The data therefore shows that improved financial conditions and higher creditworthiness continue to support demand for property purchase financing. Refinancing of existing debt also remains an important part of the market.

Repayment quality remains stable, but credit cards raise more concern

Overall, the quality of the loan portfolio remains generally stable. In February, on a month-on-month basis, readings improved for two Quality Indices: credit cards and mortgages. By contrast, the reading for cash loans deteriorated, while the quality index for instalment loans remained unchanged.

On a year-on-year basis, however, there is still some deterioration visible in the quality of the instalment and cash loan segments, although the level of risk remains safe. The situation in the credit card market is beginning to attract more attention.

“The BIK Quality Indices for two lending products—instalment loans and cash loans—have deteriorated over the past 12 months, but they still remain at a safe level, meaning low and acceptable credit risk.

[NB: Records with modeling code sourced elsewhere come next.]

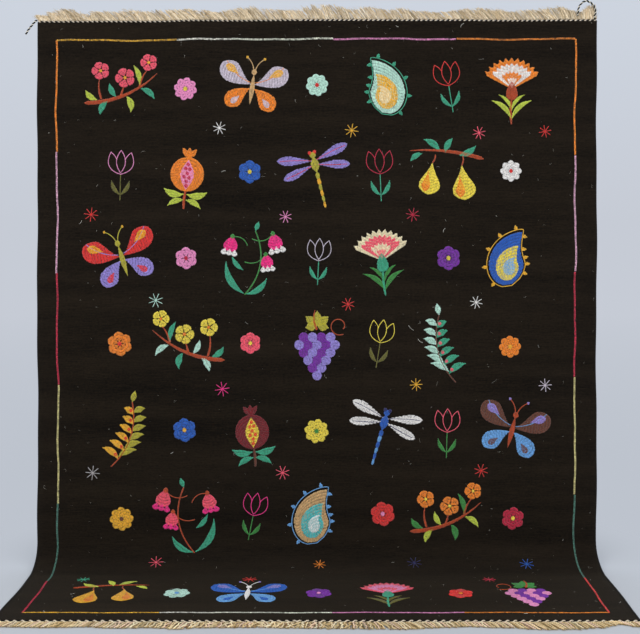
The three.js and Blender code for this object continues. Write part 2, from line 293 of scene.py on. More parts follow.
def mesh_piece(name, flat, triangles, material, nodes=(), colours=None, frame_mm=None):
    """A mesh from flat points, riding on the rug. frame_mm is the (u, v) box that its baked surface fills."""
    points = drape(flat)
    corners = points[triangles]
    if np.einsum("ij,ij->", corners[:, 0], np.cross(corners[:, 1], corners[:, 2])) < 0:
        triangles = triangles[:, ::-1]
    mesh = bpy.data.meshes.new(name)
    mesh.vertices.add(len(points))
    mesh.vertices.foreach_set("co", points.astype(np.float32).ravel())
    mesh.loops.add(triangles.size)
    mesh.loops.foreach_set("vertex_index", np.ascontiguousarray(triangles, np.int32).ravel())
    mesh.polygons.add(len(triangles))
    mesh.polygons.foreach_set("loop_start", np.arange(0, triangles.size, 3, dtype=np.int32))
    mesh.polygons.foreach_set("use_smooth", np.ones(len(triangles), bool))
    mesh.update(calc_edges=True)
    mesh.materials.append(material)
    if frame_mm is not None:
        (u0, v0), (u1, v1) = frame_mm
        places = (flat[triangles.ravel(), :2] - (u0, v1)) / (u1 - u0, v0 - v1)
        layer = mesh.uv_layers.new(name="OFBake")
        layer.data.foreach_set("uv", places.astype(np.float32).ravel())
    if colours is not None:
        layer = mesh.color_attributes.new("thread", "FLOAT_COLOR", "POINT")
        layer.data.foreach_set("color", np.ascontiguousarray(colours, np.float32).ravel())
    piece = bpy.data.objects.new(name, mesh)
    bpy.context.scene.collection.objects.link(piece)
    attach(piece, "root")
    if nodes:
        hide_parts(*nodes)
    return piece


twined_yarn = spun_yarn("twined_cotton_and_wool", roughness=0.9, sheen=0.02, spot_mm=0.9, contrast=0.2)


def free_end(name, node, route):
    """A cord of two plies, which takes the place of its solid."""
    centre = resampled(route, 1.2)[None]
    strands = [wound(centre, CORD_DIAMETER / 2 - radius, CORD_TURN, phase) for _, radius, phase in YARNS]
    points, faces = tubes(np.concatenate(strands), np.array([[radius] for _, radius, _ in YARNS]), 8)
    colours = per_point([linear(dye) for dye, _, _ in YARNS], len(points) // len(YARNS))
    piece = mesh_piece(name, points, faces, twined_yarn, [node], colours)


free_end("cord_end_left", "twining_end_left", LEFT_END)
free_end("cord_end_right", "twining_end_right", RIGHT_END)

# The studio
# A pale matt floor that melts into a pale blue-grey room, and two big soft lamps in front and above. They
# are there to show the rug, and are no part of it.
ROOM_HIGH, ROOM_MIDDLE, ROOM_LOW, BOARD = "#ced5e0", "#c6cbd5", "#bdc3cd", "#d1d3d5"
FLOOR_HALF, FLOOR_Z = 9.0, -0.0005
BOARD_ENDS, ROOM_STARTS, ROOM_NEAR = 0.75, 1.15, 2.0
HIGH_FROM = 0.22


def studio_floor():
    """Matt painted board near the rug. Farther out it has the room's own brightness, so no edge shows."""
    material, tree = new_material("studio_floor")
    place = add_node(tree, "ShaderNodeTexCoord").outputs["Object"]
    distance = add_node(tree, "ShaderNodeVectorMath", [(0, place)], operation="LENGTH").outputs["Value"]
    far = add_node(tree, "ShaderNodeMapRange", [("Value", distance)], in_1=BOARD_ENDS, in_2=ROOM_STARTS)
    far.interpolation_type = "SMOOTHSTEP"
    depth = add_node(tree, "ShaderNodeMapRange", [("Value", distance)], in_1=ROOM_NEAR, in_2=FLOOR_HALF)
    ends = {"in_6": linear(ROOM_LOW), "in_7": linear(ROOM_MIDDLE)}
    tone = add_node(tree, "ShaderNodeMix", [(0, depth.outputs[0])], data_type="RGBA", **ends)
    board = add_node(tree, "ShaderNodeBsdfDiffuse", in_Color=linear(BOARD))
    glow = add_node(tree, "ShaderNodeEmission", [("Color", tone.outputs["Result"])])
    links = [(0, far.outputs[0]), (1, board.outputs[0]), (2, glow.outputs[0])]
    blend = add_node(tree, "ShaderNodeMixShader", links)
    add_node(tree, "ShaderNodeOutputMaterial", [("Surface", blend.outputs[0])])
    return material


floor_mesh = bpy.data.meshes.new("floor")
floor_corners = [(x * FLOOR_HALF, y * FLOOR_HALF, FLOOR_Z) for x, y in ((-1, -1), (1, -1), (1, 1), (-1, 1))]
floor_mesh.from_pydata(floor_corners, [], [(0, 1, 2, 3)])
floor_mesh.materials.append(studio_floor())
floor = bpy.data.objects.new("floor", floor_mesh)
bpy.context.scene.collection.objects.link(floor)
floor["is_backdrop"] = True

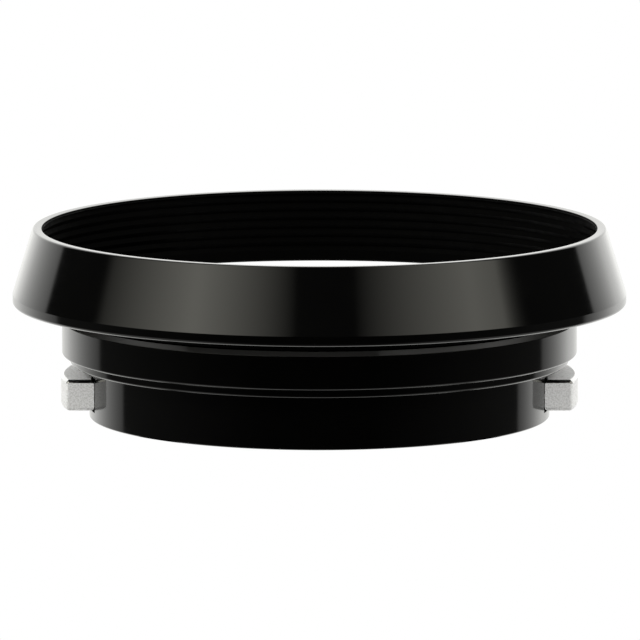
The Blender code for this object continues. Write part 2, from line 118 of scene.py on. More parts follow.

What may start to be worrying is the increase in the loss ratio on credit cards, which is 0.22 percentage points higher than the value of the index a year ago,” explained Waldemar Rogowski.

The credit market entered 2026 with a clear growth impulse

The February data shows that the start of 2026 brought a strong rebound above all in mortgages and instalment loans, while the cash loan market continued to grow at a moderate pace. At the centre of these changes is the improving creditworthiness of households, supported by lower interest rates and real income growth.

At the same time, the market is not without risks. In addition to weaker results in the credit card segment, consumer behaviour in the coming months may also be influenced by macroeconomic and geopolitical factors, including growing uncertainty linked to the situation in the Middle East. For now, however, the February figures indicate that lending activity remains on a growth path, and that banks and credit unions have started the year significantly better than they did a year earlier.